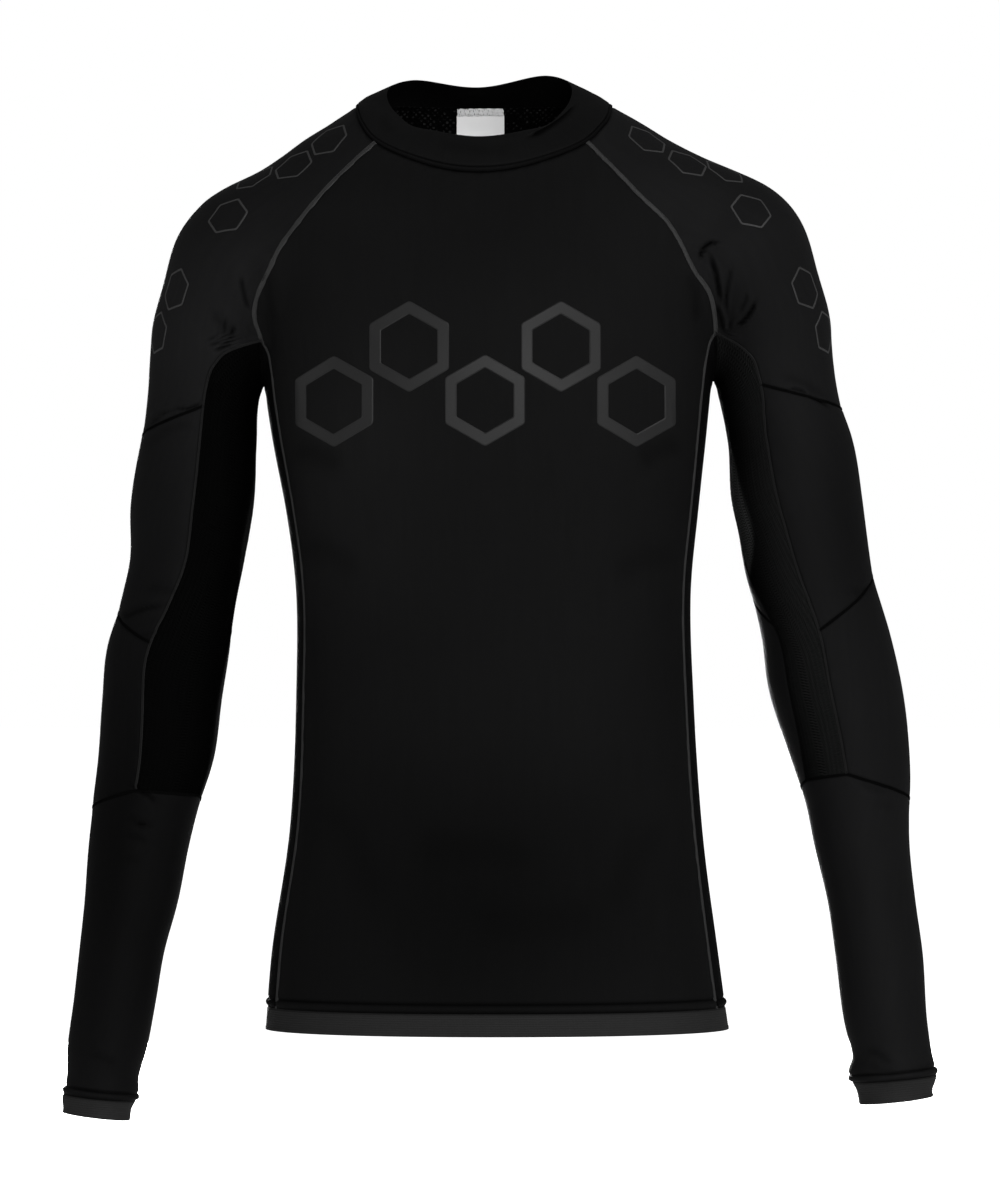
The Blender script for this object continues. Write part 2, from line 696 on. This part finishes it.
# Collar: from the neck seam up to its rolled top edge
neck_runs = (neck_front, neck_side["left"], neck_back, neck_side["right"][::-1])
neck = np.concatenate([run[:-1] for run in neck_runs])
angle = np.arctan2(neck[:, 0] - NECK_AXIS, -neck[:, 1])
top_height = smooth(NECKLINE, TOP_HEIGHT, np.abs(np.degrees(angle)))
top_height = top_height + COLLAR_TILT * COLLAR_TOP_HALF[0] * np.sin(angle) * (1 - np.cos(angle)) / 2
top = np.stack(
    [
        COLLAR_TOP_MIDDLE[0] + COLLAR_TOP_HALF[0] * np.sin(angle),
        COLLAR_TOP_MIDDLE[1] - COLLAR_TOP_HALF[1] * np.cos(angle),
        top_height,
    ],
    -1,
)
neck_normal = unit(slope(figure, neck))
level_out = unit(top * [1, 1, 0] - [COLLAR_TOP_MIDDLE[0], COLLAR_TOP_MIDDLE[1], 0])
collar_bow = COLLAR_BOW["front"] + (COLLAR_BOW["side"] - COLLAR_BOW["front"]) * np.sin(angle) ** 2
collar_middle = []
collar_out = []
for share in np.linspace(0, 1, len(COLLAR_OUTER)):
    bow = collar_bow[:, None] * math.sin(math.pi * share)
    row = neck + (top - neck) * share + bow * level_out
    collar_middle.append(row)
    facing = unit(neck_normal * (1 - share) + level_out * share)
    collar_out.append(facing)
collar_middle = trim(np.stack(collar_middle), ("top",))
collar_out = np.stack(collar_out)
outer_share = np.array(COLLAR_OUTER)[:, None, None]
inner_share = np.array(COLLAR_INNER)[:, None, None]
outside = collar_middle + collar_out * outer_share * COLLAR_WALL
inside = collar_middle - collar_out * inner_share * COLLAR_WALL
wall("collar", outside, inside, body_knit, ring=True)

# Neck label, hanging inside the back of the neck
width, drop = LABEL_SIZE
x, z = np.meshgrid(
    LABEL_MIDDLE + np.linspace(-width / 2, width / 2, 5),
    LABEL_TOP - np.linspace(0, drop, 6),
)
origin = np.stack([x, np.zeros_like(x), z], -1)
behind = cast(origin, np.broadcast_to([0.0, 1.0, 0.0], origin.shape))
inward = -unit(slope(figure, behind))
label_back = behind + inward * (KNIT + LABEL_CLEAR)
wall("neck_label", label_back, label_back + inward * LABEL_WALL, woven_label)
- - -
# EXERCISE:
Quote each line of the listing above exactly.

# FULL ANSWER:
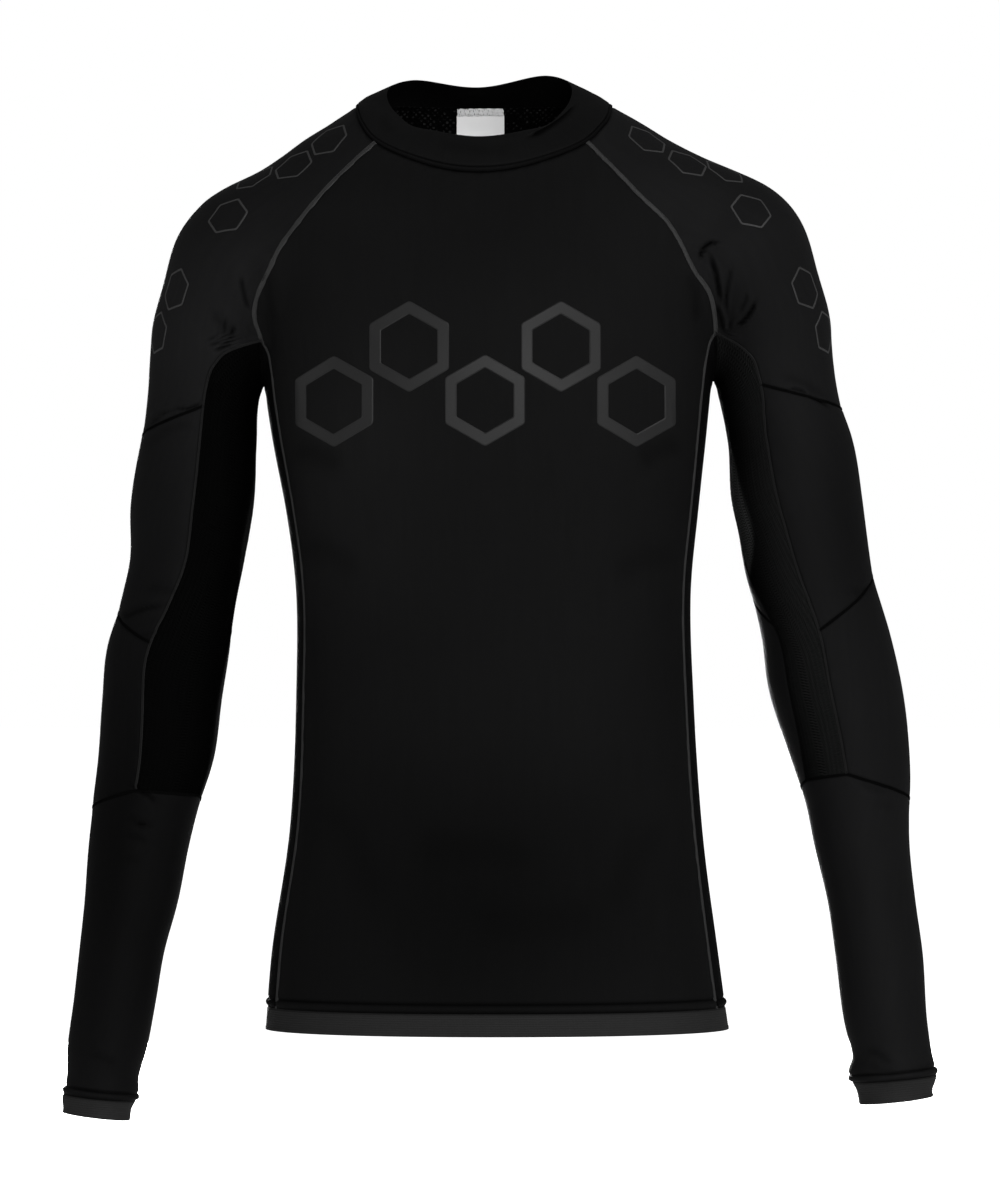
The Blender script for this object continues. Write part 2, from line 696 on. This part finishes it.
# Collar: from the neck seam up to its rolled top edge
neck_runs = (neck_front, neck_side["left"], neck_back, neck_side["right"][::-1])
neck = np.concatenate([run[:-1] for run in neck_runs])
angle = np.arctan2(neck[:, 0] - NECK_AXIS, -neck[:, 1])
top_height = smooth(NECKLINE, TOP_HEIGHT, np.abs(np.degrees(angle)))
top_height = top_height + COLLAR_TILT * COLLAR_TOP_HALF[0] * np.sin(angle) * (1 - np.cos(angle)) / 2
top = np.stack(
    [
        COLLAR_TOP_MIDDLE[0] + COLLAR_TOP_HALF[0] * np.sin(angle),
        COLLAR_TOP_MIDDLE[1] - COLLAR_TOP_HALF[1] * np.cos(angle),
        top_height,
    ],
    -1,
)
neck_normal = unit(slope(figure, neck))
level_out = unit(top * [1, 1, 0] - [COLLAR_TOP_MIDDLE[0], COLLAR_TOP_MIDDLE[1], 0])
collar_bow = COLLAR_BOW["front"] + (COLLAR_BOW["side"] - COLLAR_BOW["front"]) * np.sin(angle) ** 2
collar_middle = []
collar_out = []
for share in np.linspace(0, 1, len(COLLAR_OUTER)):
    bow = collar_bow[:, None] * math.sin(math.pi * share)
    row = neck + (top - neck) * share + bow * level_out
    collar_middle.append(row)
    facing = unit(neck_normal * (1 - share) + level_out * share)
    collar_out.append(facing)
collar_middle = trim(np.stack(collar_middle), ("top",))
collar_out = np.stack(collar_out)
outer_share = np.array(COLLAR_OUTER)[:, None, None]
inner_share = np.array(COLLAR_INNER)[:, None, None]
outside = collar_middle + collar_out * outer_share * COLLAR_WALL
inside = collar_middle - collar_out * inner_share * COLLAR_WALL
wall("collar", outside, inside, body_knit, ring=True)

# Neck label, hanging inside the back of the neck
width, drop = LABEL_SIZE
x, z = np.meshgrid(
    LABEL_MIDDLE + np.linspace(-width / 2, width / 2, 5),
    LABEL_TOP - np.linspace(0, drop, 6),
)
origin = np.stack([x, np.zeros_like(x), z], -1)
behind = cast(origin, np.broadcast_to([0.0, 1.0, 0.0], origin.shape))
inward = -unit(slope(figure, behind))
label_back = behind + inward * (KNIT + LABEL_CLEAR)
wall("neck_label", label_back, label_back + inward * LABEL_WALL, woven_label)